** Data block **
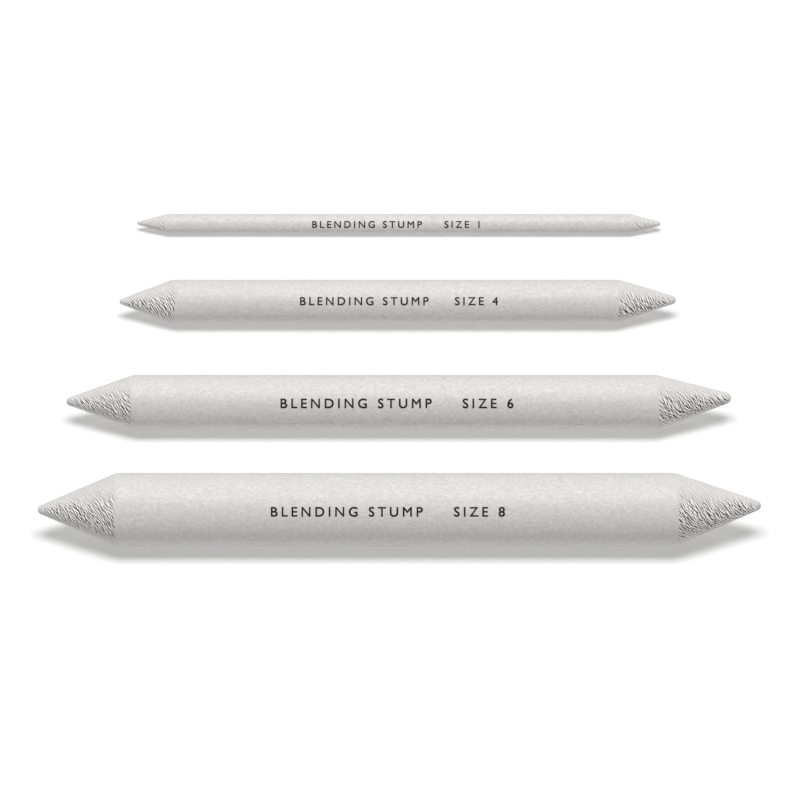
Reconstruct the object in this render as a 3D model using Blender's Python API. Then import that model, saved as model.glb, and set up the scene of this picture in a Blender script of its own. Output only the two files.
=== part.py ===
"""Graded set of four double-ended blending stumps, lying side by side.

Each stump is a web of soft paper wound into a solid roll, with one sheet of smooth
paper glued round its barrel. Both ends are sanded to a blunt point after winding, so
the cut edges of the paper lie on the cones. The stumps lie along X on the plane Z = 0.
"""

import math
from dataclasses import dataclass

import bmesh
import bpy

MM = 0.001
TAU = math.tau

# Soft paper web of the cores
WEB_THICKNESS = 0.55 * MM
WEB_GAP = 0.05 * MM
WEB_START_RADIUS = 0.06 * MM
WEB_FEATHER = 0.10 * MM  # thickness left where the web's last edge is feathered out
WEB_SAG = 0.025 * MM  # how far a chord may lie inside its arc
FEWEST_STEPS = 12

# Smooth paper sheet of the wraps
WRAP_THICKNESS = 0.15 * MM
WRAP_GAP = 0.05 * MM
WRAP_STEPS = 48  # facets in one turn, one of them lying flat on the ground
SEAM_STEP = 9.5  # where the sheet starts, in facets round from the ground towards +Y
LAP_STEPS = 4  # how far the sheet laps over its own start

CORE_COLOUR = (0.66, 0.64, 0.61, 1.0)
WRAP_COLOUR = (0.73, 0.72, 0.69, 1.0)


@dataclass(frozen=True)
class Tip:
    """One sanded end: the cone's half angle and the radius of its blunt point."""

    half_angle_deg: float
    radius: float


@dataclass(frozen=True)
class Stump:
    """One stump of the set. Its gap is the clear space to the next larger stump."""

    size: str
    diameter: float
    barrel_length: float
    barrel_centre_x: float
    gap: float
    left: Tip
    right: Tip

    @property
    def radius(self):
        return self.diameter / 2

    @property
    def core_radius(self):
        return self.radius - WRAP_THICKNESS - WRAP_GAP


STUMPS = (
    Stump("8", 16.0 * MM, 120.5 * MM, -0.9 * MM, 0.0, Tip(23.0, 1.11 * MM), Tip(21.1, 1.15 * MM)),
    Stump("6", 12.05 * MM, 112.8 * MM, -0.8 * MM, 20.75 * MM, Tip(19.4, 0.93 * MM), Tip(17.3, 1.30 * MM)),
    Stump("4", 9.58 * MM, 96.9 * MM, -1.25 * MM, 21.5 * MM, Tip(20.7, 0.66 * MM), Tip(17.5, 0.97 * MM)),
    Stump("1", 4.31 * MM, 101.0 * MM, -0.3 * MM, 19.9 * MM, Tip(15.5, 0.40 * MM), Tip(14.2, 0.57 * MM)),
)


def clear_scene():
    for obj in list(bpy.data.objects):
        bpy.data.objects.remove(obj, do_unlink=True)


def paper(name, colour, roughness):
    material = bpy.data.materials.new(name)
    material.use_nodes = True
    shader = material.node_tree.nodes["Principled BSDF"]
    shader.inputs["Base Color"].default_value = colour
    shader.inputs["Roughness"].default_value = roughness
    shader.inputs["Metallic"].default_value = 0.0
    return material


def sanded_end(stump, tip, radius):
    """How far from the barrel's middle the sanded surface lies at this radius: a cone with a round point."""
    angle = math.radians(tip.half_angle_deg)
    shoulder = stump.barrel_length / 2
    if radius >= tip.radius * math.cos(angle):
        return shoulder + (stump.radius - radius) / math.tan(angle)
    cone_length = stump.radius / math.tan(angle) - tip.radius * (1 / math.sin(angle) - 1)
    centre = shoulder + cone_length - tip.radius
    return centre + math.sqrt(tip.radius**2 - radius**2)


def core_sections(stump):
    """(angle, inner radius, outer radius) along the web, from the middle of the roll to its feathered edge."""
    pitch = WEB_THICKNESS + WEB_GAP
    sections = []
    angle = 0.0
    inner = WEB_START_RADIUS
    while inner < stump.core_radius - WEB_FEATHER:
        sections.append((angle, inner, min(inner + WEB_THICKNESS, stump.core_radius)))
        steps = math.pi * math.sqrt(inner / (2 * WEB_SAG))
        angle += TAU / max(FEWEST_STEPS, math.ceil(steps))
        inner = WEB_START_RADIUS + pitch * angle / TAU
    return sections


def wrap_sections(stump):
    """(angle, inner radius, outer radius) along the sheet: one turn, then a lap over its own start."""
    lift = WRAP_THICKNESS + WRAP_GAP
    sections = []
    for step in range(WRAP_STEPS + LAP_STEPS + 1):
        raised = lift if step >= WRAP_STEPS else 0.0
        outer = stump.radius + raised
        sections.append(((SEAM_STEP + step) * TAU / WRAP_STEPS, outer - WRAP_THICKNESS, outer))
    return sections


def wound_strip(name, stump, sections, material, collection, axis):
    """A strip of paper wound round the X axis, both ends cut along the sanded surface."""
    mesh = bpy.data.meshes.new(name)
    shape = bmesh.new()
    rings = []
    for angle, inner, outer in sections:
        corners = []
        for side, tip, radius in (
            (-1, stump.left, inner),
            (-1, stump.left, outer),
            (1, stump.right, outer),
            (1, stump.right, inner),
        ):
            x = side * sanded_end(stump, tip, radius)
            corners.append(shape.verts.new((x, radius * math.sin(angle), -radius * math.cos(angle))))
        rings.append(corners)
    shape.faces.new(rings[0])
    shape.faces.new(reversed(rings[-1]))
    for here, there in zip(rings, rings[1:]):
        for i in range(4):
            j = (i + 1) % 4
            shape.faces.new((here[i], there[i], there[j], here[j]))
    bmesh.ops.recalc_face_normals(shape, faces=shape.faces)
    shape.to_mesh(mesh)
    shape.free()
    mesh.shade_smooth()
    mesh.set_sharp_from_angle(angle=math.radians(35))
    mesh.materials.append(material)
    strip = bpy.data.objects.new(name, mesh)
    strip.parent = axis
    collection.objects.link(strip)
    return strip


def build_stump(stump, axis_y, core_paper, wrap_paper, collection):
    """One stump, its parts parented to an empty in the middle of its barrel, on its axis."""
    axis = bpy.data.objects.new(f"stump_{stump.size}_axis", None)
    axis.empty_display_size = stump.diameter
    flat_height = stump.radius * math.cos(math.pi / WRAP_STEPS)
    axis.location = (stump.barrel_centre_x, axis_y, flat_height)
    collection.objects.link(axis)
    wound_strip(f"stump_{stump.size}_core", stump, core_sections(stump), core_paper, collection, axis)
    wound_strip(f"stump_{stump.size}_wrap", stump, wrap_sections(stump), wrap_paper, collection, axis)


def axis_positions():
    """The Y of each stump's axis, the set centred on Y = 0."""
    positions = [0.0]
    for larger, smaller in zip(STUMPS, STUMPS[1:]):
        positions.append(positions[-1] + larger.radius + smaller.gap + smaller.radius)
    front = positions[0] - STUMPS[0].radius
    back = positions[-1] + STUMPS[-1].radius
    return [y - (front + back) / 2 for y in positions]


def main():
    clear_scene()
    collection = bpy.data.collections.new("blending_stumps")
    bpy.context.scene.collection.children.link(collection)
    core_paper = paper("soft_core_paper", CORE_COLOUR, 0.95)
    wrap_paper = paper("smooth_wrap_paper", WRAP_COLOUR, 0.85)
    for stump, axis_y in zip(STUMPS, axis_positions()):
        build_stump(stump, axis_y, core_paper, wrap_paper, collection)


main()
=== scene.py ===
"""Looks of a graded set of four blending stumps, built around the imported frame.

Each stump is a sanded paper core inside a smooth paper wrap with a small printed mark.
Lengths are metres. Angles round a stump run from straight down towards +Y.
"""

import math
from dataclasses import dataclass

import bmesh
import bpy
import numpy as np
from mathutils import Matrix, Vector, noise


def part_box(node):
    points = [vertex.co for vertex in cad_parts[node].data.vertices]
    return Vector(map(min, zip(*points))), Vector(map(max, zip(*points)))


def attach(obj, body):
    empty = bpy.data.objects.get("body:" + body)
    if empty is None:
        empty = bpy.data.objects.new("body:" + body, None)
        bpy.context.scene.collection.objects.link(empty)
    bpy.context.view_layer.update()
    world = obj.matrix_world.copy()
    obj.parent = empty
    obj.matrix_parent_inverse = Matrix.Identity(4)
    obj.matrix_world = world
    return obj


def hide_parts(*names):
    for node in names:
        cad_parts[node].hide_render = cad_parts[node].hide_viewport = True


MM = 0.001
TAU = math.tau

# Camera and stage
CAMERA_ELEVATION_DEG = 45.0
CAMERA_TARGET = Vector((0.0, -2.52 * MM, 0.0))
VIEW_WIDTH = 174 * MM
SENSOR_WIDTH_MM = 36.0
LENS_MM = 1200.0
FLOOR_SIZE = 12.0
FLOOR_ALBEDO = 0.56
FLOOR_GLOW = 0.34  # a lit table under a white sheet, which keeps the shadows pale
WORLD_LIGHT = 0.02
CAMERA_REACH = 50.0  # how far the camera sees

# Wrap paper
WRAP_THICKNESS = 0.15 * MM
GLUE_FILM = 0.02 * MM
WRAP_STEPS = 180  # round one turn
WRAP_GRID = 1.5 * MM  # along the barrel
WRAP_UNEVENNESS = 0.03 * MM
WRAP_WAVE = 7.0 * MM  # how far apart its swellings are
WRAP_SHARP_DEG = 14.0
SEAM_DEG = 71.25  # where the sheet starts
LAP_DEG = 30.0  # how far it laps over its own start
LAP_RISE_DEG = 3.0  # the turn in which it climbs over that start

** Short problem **
Look back at the data above. Transcribe exactly the lines starting at the line that contains "core_paper, collection, axis)" and ending at the line that contains "for node in".

** Written response **
    wound_strip(f"stump_{stump.size}_core", stump, core_sections(stump), core_paper, collection, axis)
    wound_strip(f"stump_{stump.size}_wrap", stump, wrap_sections(stump), wrap_paper, collection, axis)


def axis_positions():
    """The Y of each stump's axis, the set centred on Y = 0."""
    positions = [0.0]
    for larger, smaller in zip(STUMPS, STUMPS[1:]):
        positions.append(positions[-1] + larger.radius + smaller.gap + smaller.radius)
    front = positions[0] - STUMPS[0].radius
    back = positions[-1] + STUMPS[-1].radius
    return [y - (front + back) / 2 for y in positions]


def main():
    clear_scene()
    collection = bpy.data.collections.new("blending_stumps")
    bpy.context.scene.collection.children.link(collection)
    core_paper = paper("soft_core_paper", CORE_COLOUR, 0.95)
    wrap_paper = paper("smooth_wrap_paper", WRAP_COLOUR, 0.85)
    for stump, axis_y in zip(STUMPS, axis_positions()):
        build_stump(stump, axis_y, core_paper, wrap_paper, collection)


main()
=== scene.py ===
"""Looks of a graded set of four blending stumps, built around the imported frame.

Each stump is a sanded paper core inside a smooth paper wrap with a small printed mark.
Lengths are metres. Angles round a stump run from straight down towards +Y.
"""

import math
from dataclasses import dataclass

import bmesh
import bpy
import numpy as np
from mathutils import Matrix, Vector, noise


def part_box(node):
    points = [vertex.co for vertex in cad_parts[node].data.vertices]
    return Vector(map(min, zip(*points))), Vector(map(max, zip(*points)))


def attach(obj, body):
    empty = bpy.data.objects.get("body:" + body)
    if empty is None:
        empty = bpy.data.objects.new("body:" + body, None)
        bpy.context.scene.collection.objects.link(empty)
    bpy.context.view_layer.update()
    world = obj.matrix_world.copy()
    obj.parent = empty
    obj.matrix_parent_inverse = Matrix.Identity(4)
    obj.matrix_world = world
    return obj


def hide_parts(*names):
    for node in names:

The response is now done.